Return, exactly as written, the run of lines that begins at the line containing "Keep writing the" and ends at the line containing "return material". Nothing outside that run belongs in the answer.

Provided entries:
--- begin ---

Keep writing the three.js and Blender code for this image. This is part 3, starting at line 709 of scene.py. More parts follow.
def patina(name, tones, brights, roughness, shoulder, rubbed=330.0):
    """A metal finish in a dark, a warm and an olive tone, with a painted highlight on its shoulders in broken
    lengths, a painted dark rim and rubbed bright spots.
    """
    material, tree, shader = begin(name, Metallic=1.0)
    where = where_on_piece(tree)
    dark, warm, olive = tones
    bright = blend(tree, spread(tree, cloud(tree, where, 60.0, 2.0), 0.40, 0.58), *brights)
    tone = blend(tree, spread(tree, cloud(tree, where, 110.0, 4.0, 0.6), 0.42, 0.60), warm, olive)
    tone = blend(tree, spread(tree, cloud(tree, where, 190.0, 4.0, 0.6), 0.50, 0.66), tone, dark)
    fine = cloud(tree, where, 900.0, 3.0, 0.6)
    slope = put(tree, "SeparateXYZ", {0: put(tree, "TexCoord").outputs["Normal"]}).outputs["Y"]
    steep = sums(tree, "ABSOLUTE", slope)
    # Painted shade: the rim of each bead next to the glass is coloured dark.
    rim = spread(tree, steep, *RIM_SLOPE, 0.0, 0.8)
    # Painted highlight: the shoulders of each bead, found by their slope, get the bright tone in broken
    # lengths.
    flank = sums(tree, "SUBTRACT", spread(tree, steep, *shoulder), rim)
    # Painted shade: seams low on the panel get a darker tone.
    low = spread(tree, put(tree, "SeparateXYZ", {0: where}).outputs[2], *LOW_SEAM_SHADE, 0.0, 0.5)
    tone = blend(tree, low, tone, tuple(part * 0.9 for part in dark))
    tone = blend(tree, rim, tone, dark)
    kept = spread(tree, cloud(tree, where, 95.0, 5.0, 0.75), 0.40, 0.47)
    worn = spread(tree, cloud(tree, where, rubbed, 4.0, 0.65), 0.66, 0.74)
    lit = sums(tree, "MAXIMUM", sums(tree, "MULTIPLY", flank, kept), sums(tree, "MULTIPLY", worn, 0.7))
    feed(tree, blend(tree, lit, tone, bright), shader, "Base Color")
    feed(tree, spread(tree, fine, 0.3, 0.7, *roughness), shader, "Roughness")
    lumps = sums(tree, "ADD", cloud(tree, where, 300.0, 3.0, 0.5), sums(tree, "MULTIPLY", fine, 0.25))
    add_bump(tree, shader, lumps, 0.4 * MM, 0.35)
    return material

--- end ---
--- begin ---

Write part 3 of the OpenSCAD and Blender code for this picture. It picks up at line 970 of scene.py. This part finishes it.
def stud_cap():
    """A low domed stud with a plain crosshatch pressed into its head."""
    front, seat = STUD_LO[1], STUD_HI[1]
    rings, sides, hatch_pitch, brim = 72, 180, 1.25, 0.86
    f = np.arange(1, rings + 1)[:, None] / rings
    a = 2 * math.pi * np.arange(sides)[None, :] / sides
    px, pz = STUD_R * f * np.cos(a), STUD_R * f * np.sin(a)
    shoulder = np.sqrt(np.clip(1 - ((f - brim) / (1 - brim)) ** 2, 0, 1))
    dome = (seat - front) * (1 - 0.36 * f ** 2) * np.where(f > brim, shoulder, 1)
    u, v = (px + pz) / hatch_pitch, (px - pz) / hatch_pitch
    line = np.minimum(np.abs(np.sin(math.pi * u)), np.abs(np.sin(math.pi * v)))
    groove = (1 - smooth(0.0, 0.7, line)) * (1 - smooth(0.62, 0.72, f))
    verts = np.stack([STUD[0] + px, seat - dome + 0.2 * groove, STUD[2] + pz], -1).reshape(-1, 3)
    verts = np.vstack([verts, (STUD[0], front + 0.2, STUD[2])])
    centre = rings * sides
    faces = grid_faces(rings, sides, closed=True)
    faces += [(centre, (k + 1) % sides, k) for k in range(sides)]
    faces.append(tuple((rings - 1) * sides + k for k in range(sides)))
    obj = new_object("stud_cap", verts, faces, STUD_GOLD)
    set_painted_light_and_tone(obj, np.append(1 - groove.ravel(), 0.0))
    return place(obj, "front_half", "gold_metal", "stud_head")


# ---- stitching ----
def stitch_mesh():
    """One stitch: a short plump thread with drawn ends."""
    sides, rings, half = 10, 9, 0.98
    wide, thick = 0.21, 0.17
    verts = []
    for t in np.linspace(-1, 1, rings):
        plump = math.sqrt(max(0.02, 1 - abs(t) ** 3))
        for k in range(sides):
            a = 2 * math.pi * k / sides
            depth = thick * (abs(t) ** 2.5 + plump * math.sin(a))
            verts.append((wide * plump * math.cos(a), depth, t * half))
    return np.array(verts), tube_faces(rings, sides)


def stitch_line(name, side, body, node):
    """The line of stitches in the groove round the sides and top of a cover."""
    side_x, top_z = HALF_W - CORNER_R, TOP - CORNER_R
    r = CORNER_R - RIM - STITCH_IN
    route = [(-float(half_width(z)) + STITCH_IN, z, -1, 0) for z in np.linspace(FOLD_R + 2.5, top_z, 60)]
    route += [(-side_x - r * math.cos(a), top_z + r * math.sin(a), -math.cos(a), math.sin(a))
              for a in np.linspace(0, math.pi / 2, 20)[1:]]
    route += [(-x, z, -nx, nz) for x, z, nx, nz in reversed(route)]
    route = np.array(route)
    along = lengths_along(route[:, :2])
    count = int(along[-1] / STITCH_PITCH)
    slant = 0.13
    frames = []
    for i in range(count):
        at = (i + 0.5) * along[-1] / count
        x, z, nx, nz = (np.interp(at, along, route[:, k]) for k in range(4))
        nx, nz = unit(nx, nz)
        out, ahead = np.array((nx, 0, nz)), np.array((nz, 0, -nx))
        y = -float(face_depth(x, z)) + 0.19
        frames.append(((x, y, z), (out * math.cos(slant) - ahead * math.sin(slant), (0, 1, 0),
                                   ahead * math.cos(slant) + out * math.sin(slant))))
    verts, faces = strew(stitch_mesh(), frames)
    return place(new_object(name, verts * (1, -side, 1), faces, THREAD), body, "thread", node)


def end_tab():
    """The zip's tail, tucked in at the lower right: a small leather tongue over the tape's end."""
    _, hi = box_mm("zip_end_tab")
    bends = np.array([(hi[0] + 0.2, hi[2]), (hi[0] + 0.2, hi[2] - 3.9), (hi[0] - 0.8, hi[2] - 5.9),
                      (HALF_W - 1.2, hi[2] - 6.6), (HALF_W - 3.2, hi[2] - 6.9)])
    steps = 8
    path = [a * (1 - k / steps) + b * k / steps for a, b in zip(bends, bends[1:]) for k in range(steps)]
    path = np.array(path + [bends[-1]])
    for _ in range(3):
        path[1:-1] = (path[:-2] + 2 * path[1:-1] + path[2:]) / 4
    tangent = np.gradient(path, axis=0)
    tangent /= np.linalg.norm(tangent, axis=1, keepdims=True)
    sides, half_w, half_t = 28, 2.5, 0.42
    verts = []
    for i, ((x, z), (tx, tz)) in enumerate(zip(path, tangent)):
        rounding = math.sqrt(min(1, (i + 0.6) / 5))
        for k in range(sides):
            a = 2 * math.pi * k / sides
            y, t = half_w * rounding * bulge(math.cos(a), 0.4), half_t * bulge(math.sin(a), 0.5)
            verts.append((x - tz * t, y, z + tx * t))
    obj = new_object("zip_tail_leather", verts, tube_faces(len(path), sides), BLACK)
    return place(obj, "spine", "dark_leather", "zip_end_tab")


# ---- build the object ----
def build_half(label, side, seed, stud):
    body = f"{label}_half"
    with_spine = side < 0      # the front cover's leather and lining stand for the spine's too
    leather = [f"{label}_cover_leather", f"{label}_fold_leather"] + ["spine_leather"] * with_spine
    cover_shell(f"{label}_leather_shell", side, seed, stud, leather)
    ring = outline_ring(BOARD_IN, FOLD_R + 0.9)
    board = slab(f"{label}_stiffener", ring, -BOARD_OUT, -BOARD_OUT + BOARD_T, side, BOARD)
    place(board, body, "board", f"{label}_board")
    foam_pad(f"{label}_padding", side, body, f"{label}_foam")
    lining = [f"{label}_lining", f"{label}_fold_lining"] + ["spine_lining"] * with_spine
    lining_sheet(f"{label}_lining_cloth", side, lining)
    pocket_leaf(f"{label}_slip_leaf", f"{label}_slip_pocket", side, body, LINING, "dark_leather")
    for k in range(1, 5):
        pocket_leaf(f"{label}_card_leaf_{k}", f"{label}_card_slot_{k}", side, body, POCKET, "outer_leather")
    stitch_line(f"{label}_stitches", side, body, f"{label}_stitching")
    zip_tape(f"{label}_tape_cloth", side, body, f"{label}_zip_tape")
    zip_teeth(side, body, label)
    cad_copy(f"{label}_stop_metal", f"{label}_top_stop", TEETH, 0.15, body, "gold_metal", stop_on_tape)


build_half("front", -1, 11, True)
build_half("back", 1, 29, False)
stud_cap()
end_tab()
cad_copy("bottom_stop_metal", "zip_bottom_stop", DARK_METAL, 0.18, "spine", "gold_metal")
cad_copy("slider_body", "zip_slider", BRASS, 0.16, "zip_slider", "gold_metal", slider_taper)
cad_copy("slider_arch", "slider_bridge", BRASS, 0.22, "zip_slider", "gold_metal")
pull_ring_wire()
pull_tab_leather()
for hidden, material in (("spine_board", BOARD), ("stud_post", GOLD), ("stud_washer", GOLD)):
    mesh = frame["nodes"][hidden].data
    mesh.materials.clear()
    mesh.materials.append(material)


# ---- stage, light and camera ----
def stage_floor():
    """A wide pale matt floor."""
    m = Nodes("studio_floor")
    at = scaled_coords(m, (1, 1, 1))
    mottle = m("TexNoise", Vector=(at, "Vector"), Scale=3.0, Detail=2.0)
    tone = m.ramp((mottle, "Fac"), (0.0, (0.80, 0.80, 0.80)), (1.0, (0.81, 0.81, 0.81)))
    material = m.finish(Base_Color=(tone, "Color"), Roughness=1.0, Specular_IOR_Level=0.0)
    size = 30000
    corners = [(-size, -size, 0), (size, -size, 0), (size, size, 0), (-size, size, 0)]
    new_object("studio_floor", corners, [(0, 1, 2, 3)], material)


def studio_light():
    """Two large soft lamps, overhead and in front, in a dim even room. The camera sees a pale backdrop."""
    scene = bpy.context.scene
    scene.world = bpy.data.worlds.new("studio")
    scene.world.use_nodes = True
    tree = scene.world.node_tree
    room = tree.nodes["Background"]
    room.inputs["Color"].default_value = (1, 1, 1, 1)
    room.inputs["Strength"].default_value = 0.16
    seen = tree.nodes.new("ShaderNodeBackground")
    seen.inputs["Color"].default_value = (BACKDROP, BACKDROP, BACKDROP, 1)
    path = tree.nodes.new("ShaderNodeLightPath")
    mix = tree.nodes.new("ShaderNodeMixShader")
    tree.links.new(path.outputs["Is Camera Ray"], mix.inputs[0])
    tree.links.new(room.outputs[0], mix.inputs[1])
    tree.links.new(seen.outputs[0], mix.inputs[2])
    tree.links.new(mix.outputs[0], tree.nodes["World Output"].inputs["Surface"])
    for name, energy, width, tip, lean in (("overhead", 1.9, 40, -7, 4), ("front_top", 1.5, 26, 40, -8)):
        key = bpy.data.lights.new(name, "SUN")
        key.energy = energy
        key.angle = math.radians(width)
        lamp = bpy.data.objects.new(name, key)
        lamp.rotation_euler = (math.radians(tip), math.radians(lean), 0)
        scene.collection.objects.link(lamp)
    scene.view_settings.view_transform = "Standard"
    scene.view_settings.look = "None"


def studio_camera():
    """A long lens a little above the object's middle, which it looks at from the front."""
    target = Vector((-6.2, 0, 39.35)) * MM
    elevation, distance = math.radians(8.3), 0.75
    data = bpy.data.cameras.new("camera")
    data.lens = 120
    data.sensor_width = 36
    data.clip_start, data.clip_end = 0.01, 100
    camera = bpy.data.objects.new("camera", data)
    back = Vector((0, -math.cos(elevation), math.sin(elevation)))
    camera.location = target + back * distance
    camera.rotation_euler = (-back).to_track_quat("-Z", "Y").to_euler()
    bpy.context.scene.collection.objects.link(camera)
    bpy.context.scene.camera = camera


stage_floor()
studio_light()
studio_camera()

--- end ---

Completed task:
Keep writing the three.js and Blender code for this image. This is part 3, starting at line 709 of scene.py. More parts follow.
def patina(name, tones, brights, roughness, shoulder, rubbed=330.0):
    """A metal finish in a dark, a warm and an olive tone, with a painted highlight on its shoulders in broken
    lengths, a painted dark rim and rubbed bright spots.
    """
    material, tree, shader = begin(name, Metallic=1.0)
    where = where_on_piece(tree)
    dark, warm, olive = tones
    bright = blend(tree, spread(tree, cloud(tree, where, 60.0, 2.0), 0.40, 0.58), *brights)
    tone = blend(tree, spread(tree, cloud(tree, where, 110.0, 4.0, 0.6), 0.42, 0.60), warm, olive)
    tone = blend(tree, spread(tree, cloud(tree, where, 190.0, 4.0, 0.6), 0.50, 0.66), tone, dark)
    fine = cloud(tree, where, 900.0, 3.0, 0.6)
    slope = put(tree, "SeparateXYZ", {0: put(tree, "TexCoord").outputs["Normal"]}).outputs["Y"]
    steep = sums(tree, "ABSOLUTE", slope)
    # Painted shade: the rim of each bead next to the glass is coloured dark.
    rim = spread(tree, steep, *RIM_SLOPE, 0.0, 0.8)
    # Painted highlight: the shoulders of each bead, found by their slope, get the bright tone in broken
    # lengths.
    flank = sums(tree, "SUBTRACT", spread(tree, steep, *shoulder), rim)
    # Painted shade: seams low on the panel get a darker tone.
    low = spread(tree, put(tree, "SeparateXYZ", {0: where}).outputs[2], *LOW_SEAM_SHADE, 0.0, 0.5)
    tone = blend(tree, low, tone, tuple(part * 0.9 for part in dark))
    tone = blend(tree, rim, tone, dark)
    kept = spread(tree, cloud(tree, where, 95.0, 5.0, 0.75), 0.40, 0.47)
    worn = spread(tree, cloud(tree, where, rubbed, 4.0, 0.65), 0.66, 0.74)
    lit = sums(tree, "MAXIMUM", sums(tree, "MULTIPLY", flank, kept), sums(tree, "MULTIPLY", worn, 0.7))
    feed(tree, blend(tree, lit, tone, bright), shader, "Base Color")
    feed(tree, spread(tree, fine, 0.3, 0.7, *roughness), shader, "Roughness")
    lumps = sums(tree, "ADD", cloud(tree, where, 300.0, 3.0, 0.5), sums(tree, "MULTIPLY", fine, 0.25))
    add_bump(tree, shader, lumps, 0.4 * MM, 0.35)
    return material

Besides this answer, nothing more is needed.